As a chef instructor, George says making recipes user-friendly is “just kind of built into me.”

“I took out all the culinary terms and just used plain old English. The methodology steps are pretty straightforward. The recipes themselves are pretty simplistic,” he said.

“The way I look at it and the reason I did it that way is cooking is getting too complicated. People tend to get lost in some of the recipes. So I try to simplify it. As a chef we always say the simpler the recipe the better it is,” he said during a break from teaching a class.

George, 50, recently became a grandfather with the birth of his daughter’s baby. His son, 16, also named Andrew, is training to be a chef. “I call him the new and improved chef Andrew George. He’s younger, faster, stronger.”

He returns home annually, where he and his family fish and pick berries, which are smoked and preserved.

“That’s actually what got me through school, to tell you the truth. Because when we were going through school, living on a student (budget), you’re very poor. So what I did was I survived on canned salmon, canned moose meat, canned berries that came from the land and came from my parents. That’s actually what got all my brothers and sisters through school and myself.”
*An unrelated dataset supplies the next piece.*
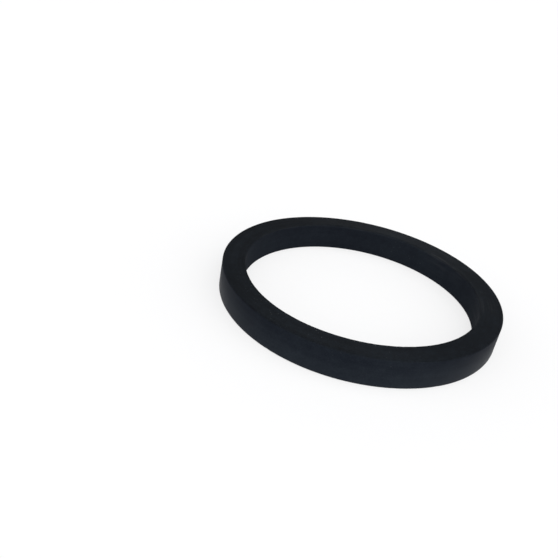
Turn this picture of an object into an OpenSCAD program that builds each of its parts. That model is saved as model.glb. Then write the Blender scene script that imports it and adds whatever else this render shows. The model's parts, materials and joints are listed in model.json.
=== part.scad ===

His first book, co-written with Robert Gairns, was “Feast!: Canadian Native Cuisine for All Seasons” (1997). It was published in a new edition in 2010 as “A Feast for All Seasons.”

George says his next project is a book called “Haute Cuisine,” working with executive chefs in Vancouver and the British Columbia Chefs’ Association. The profits would go toward bursaries for students entering culinary school.